Rather than go hog wild upon learning of the vandalism, Katzman decided to repair the sculpture. “It’s kind of interesting,” she says. “Here you have JCC art and it’s evoking some emotion.”
Instead of replacing the letter “P” with another pig, Katzman chose Psalms. Still, she insists she wasn’t kowtowing to the controversy.
“I could not find another pig,” she says. “This was a pig like from 1942 and part of an old pig pen. For the purposes of getting it done, the Psalms made better sense. They were beautiful, and big enough to cover the gouge where the pig had been.”
Anyone knowing who is responsible for the pig-napping is asked to squeal to the authorities.
“Billy Elliot the Musical” a
cautionary review in one act
Last week’s N&S told of Jacob Zelonky, the 13-year-old actor from Memphis who plays Michael, the best friend of the title character in “Billy Elliot the Musical” now playing at the Fox Theatre, and who also became a bar mitzvah at Central Reform Congregation on Monday.
Zelonky rotates in the role of Michael (with Ben Cook), just like the part of Billy, which is physically and theatrically demanding, rotates among four actors. At the performance I saw last Wednesday night, Zelonky was cast as Michael and J.P. Viernes played Billy. Both are immensely talented, and a true joy to see in action. I suspect the other young men in these parts are equally gifted.
And while the play itself has so much to like, most notably out-of-this-world dancing, there are a couple of factors to keep in mind should you go.
For those unfamiliar with the story, “Billy Elliot the Musical,” adapted from the 2000 Oscar-nominated film, centers on an 11-year-old, working-class British boy who discovers a passion for ballet he must pursue, despite objections from his widowed father and older brother. The two are striking coalminers-the backdrop for the action is the 1984-85 U.K. national miner’s strike.
Without a doubt, the show is at its best when the focus is on the dancing, stunningly choreographed by Peter Darling. The lively number “Expressing Yourself,” performed by Michael and Billy and a cadre of oversized dancing dresses, is particularly exhilarating, as are “Shine” and “Born to Boogie,” which features Billy along with his tough-minded dance instructor Mrs. Wikinson (the wonderful Leah Hocking).
But where the play falls short-and winds up being overly long at a tad over three hours (with intermission)-is crowding too many ho-hum songs with too many subplots. Save the above musical numbers and a few more, the rest of Elton John’s score is serviceable but unmemorable. Some serious editing could go a long way in making the production sharper.

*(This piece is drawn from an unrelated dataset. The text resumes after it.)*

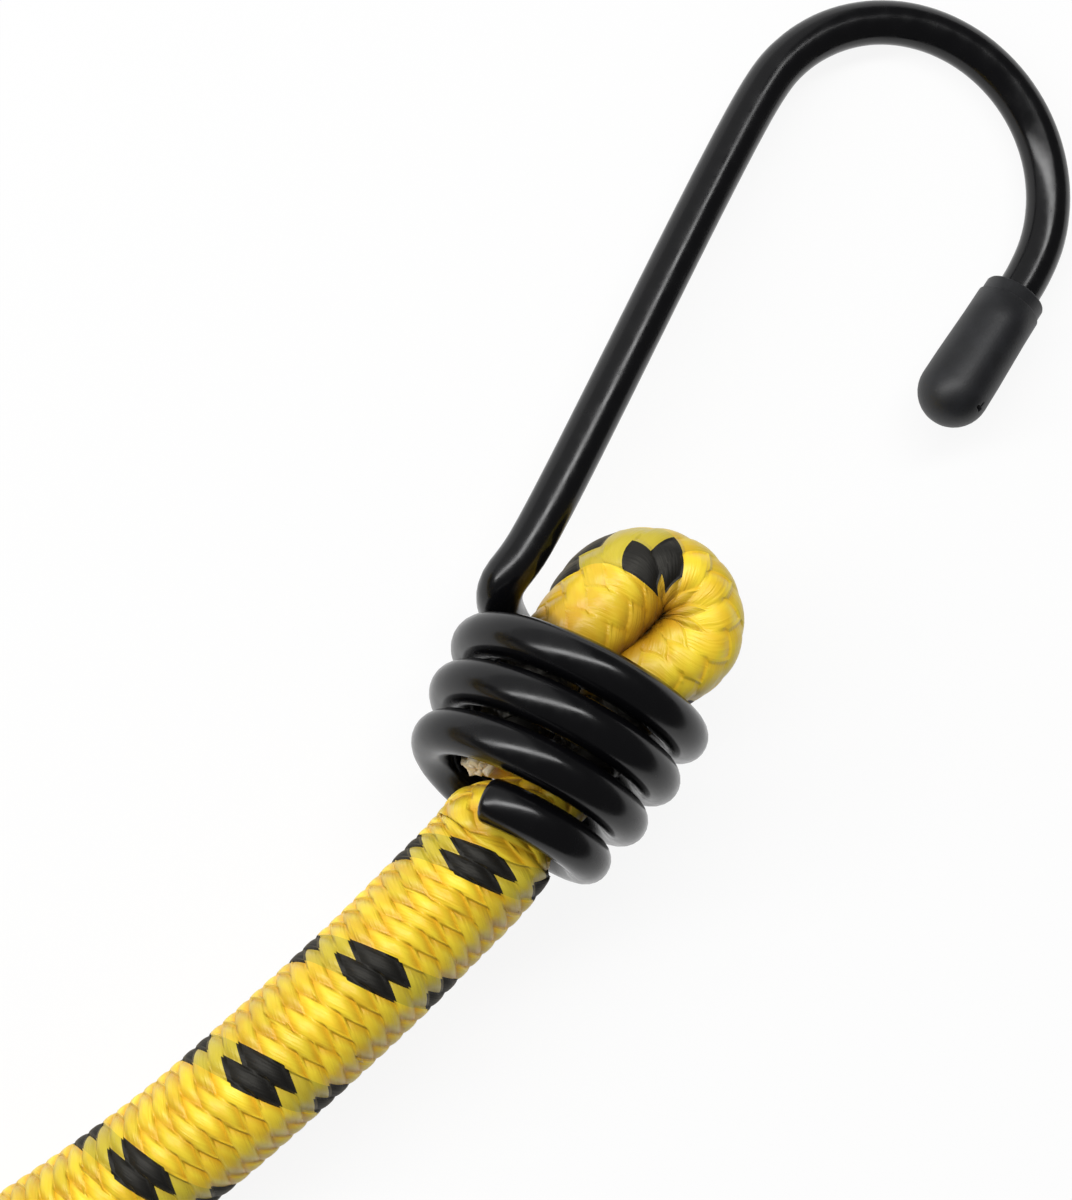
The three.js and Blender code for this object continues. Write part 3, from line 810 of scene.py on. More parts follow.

The other thing to bear in mind is bawdy language. I had my own 13-year-old in tow, much to his chagrin. And while he wound up enjoying the show and was glad he went, the dialogue surprised him. Granted, there were few words he hadn’t heard before, including some out of the mouth of his mother. But watching the actors on stage, especially those his age, utter frequent expletives made him skittish. I know because he kept jabbing me in the ribs so that I was black-and-blue by the show’s end.
Still, the dancing itself – exuberant, poetic and inspired-is reason enough to treat yourself to “Billy Elliot the Musical.” It runs through Sunday, Nov. 13.